Mayor Ras Baraka and Superintendent Chris Cerf were among those on hand to detail early plans for the "South Ward Community Schools Initiative", which would provide a variety of supports to students in the some of the city's neediest schools.

The initiative has received a tentative commitment of $12.5 million from the Foundation for Newark's Future - the organization created to manage the $100 million Facebook founder Mark Zuckerberg donated to the city in 2010 to reform the city's floundering school system.

Those reforms have been widely criticized for what many considered a narrow focus on classroom-based efforts rather than the city's social ills, and for fostering the growth of charter schools that have stretched budgets for their traditional counterparts thin.

Those points were not lost on Baraka, who praised the new program's comprehensive support network that spans far beyond the academic, including social workers, physical and mental health workers and staff to supply healthy food.

"As people parachute in, pass out money and have us at each other's throats, our children every day are still stuck, for the most part," said Baraka.

The nuts and bolts of the program are still being ironed out, though officials said they plan to launch the program at Malcolm X Shabazz High School and three yet to be determined "feeder" schools in the immediate area by next fall.

FNF has pledged a total of $1.2 million to help plan the initiative and the Newark Opportunity Youth Network - a separate program aimed at steering dropouts and other disconnected youth toward obtaining a diploma. If all goes as expected, the organization has pledged another $10 million to community schools and $2.5 million to NOYN.

MORE: Latest gift to Newark schools marks beginning of end for $100M Facebook fund

If successful, officials said they hope to replicate the program in other schools around the city, though funding could present a major issue in a district still wrangling with a significant budget deficit.

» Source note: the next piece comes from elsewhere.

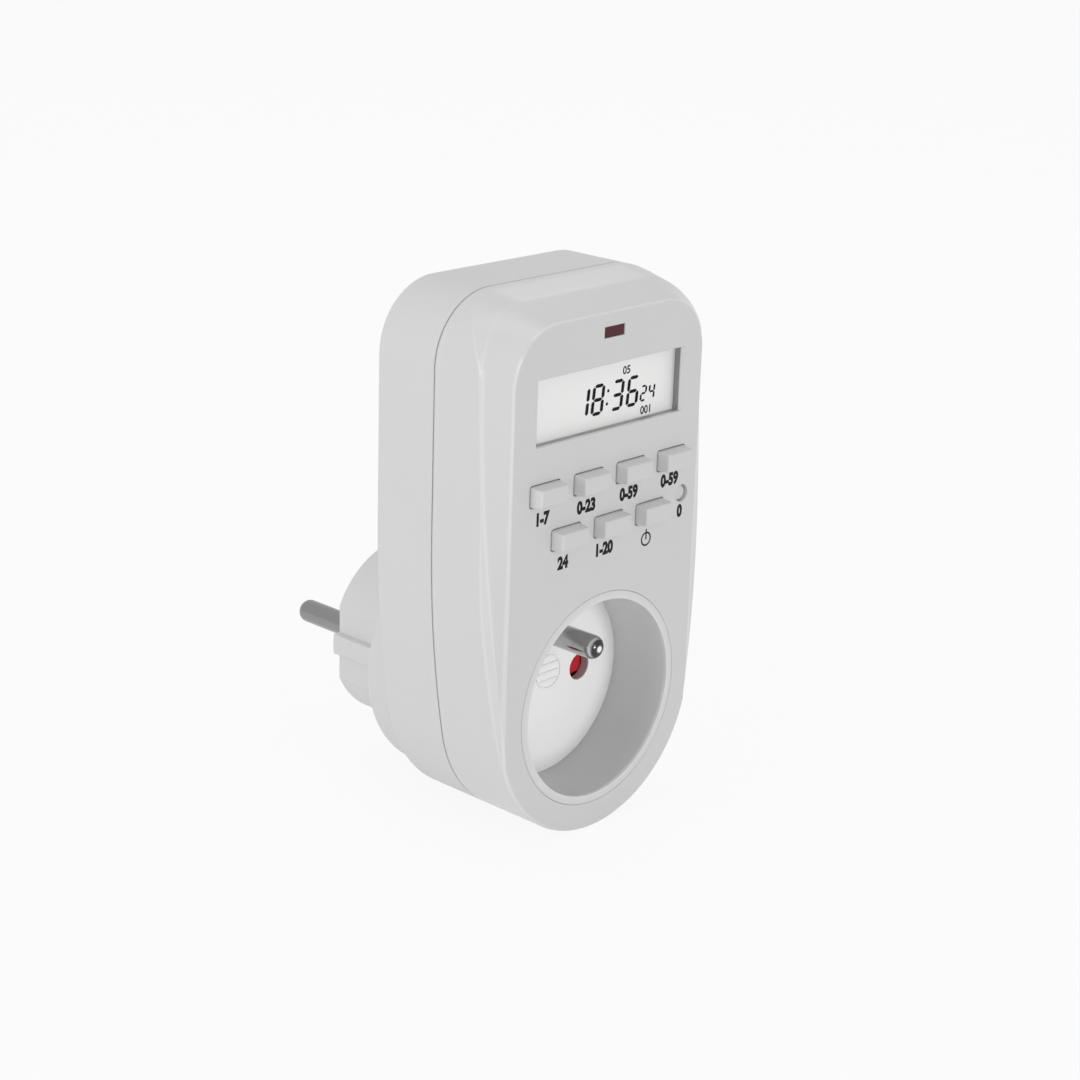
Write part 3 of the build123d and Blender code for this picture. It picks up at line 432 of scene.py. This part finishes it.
def darken_tip(tree, place, value):
    """Darkens a ring round the rounded tip of the earth pin, about its bright middle."""
    low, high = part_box("earth_pin")
    axis = ((low.x + high.x) / 2, low.y, (low.z + high.z) / 2)
    moved = add_node(
        tree,
        "ShaderNodeVectorMath",
        {"operation": "SUBTRACT", 1: axis},
        {0: place.outputs["Object"]},
    )
    parts = add_node(tree, "ShaderNodeSeparateXYZ", {}, {"Vector": moved.outputs[0]})
    across = add_node(
        tree, "ShaderNodeCombineXYZ", {}, {"X": parts.outputs["X"], "Z": parts.outputs["Z"]}
    )
    radius = add_node(
        tree, "ShaderNodeVectorMath", {"operation": "LENGTH"}, {0: across.outputs["Vector"]}
    )
    share = add_node(
        tree,
        "ShaderNodeMath",
        {"operation": "DIVIDE", 1: EARTH_PIN_RADIUS},
        {0: radius.outputs["Value"]},
    )
    ring = add_node(tree, "ShaderNodeValToRGB", {}, {"Fac": share.outputs[0]})
    stops = ring.color_ramp.elements
    # A new ramp holds two stops already, which become the first and the last
    first, *between, last = TIP_RING
    stops[0].position = first[0]
    stops[1].position = last[0]
    for position, _ in between:
        stops.new(position)
    for stop, (position, level) in zip(stops, TIP_RING):
        stop.color = (level, level, level, 1.0)
    behind = add_node(
        tree,
        "ShaderNodeMapRange",
        {"From Min": TIP_START, "From Max": TIP_END},
        {"Value": parts.outputs["Y"]},
    )
    tip = add_node(
        tree,
        "ShaderNodeMix",
        {3: SHAFT_LIGHT},
        {0: behind.outputs["Result"], 2: ring.outputs["Color"]},
    )
    return add_node(
        tree, "ShaderNodeMath", {"operation": "MULTIPLY"}, {0: value, 1: tip.outputs[0]}
    ).outputs[0]


def screen_opening():
    """Middle and half sizes of a block that holds the walls of the screen's opening."""
    low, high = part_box("lcd_window")
    front = FACE_Y + REVEAL_LIP
    middle = ((low.x + high.x) / 2, (front + low.y) / 2, (low.z + high.z) / 2)
    half = (
        (high.x - low.x) / 2 - REVEAL_EDGE,
        (low.y - front) / 2 + REVEAL_MARGIN,
        (high.z - low.z) / 2 - REVEAL_EDGE,
    )
    return middle, half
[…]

"As we expand and invest in this initiative, we will make sure that we not in any way short change any of the other schools in the district," said Cerf.

The initiative also creates partnerships between Baraka, the state-controlled school district and FNF - an alliance that might have seemed inconceivable just months ago, when the mayor regularly called for the resignation of reform-minded superintendent Cami Anderson.

Plans for the community schools initiative incorporate much of the comprehensive, holistic solutions that critics like Baraka had pushed for, while also allowing school administrators additional latitude over budgets and curriculum and the ability to hand-pick staff members.

South Ward Councilman John Sharpe James said the move appeared to be a stark reversal for the state-controlled district that many had come to regard as an occupying force with little regard for the concerns of Newarkers.

"In 20 years, this is the first time we've seen that the state has taken an active interest in....what the community needs, what the community wants," said South Ward Councilman John Sharpe James.

The city's teachers and school administrators' unions had leaders in attendance at the press conference Tuesday, each of whom expressed tentative support for the plan.

Officials said the new program was borne out of a mutual recognition that community schools were in need of additional help amid years of flat funding from the state and a rapidly expanding network of charter schools in the city.

With control of the district now set to return to the city for the first time in more than two decades, Baraka said it was crucial to ensure students in traditional public school were properly equipped to succeed.

"When we get local control, we want to get a hold of something. We don't want to get local control and we have nothing," he said.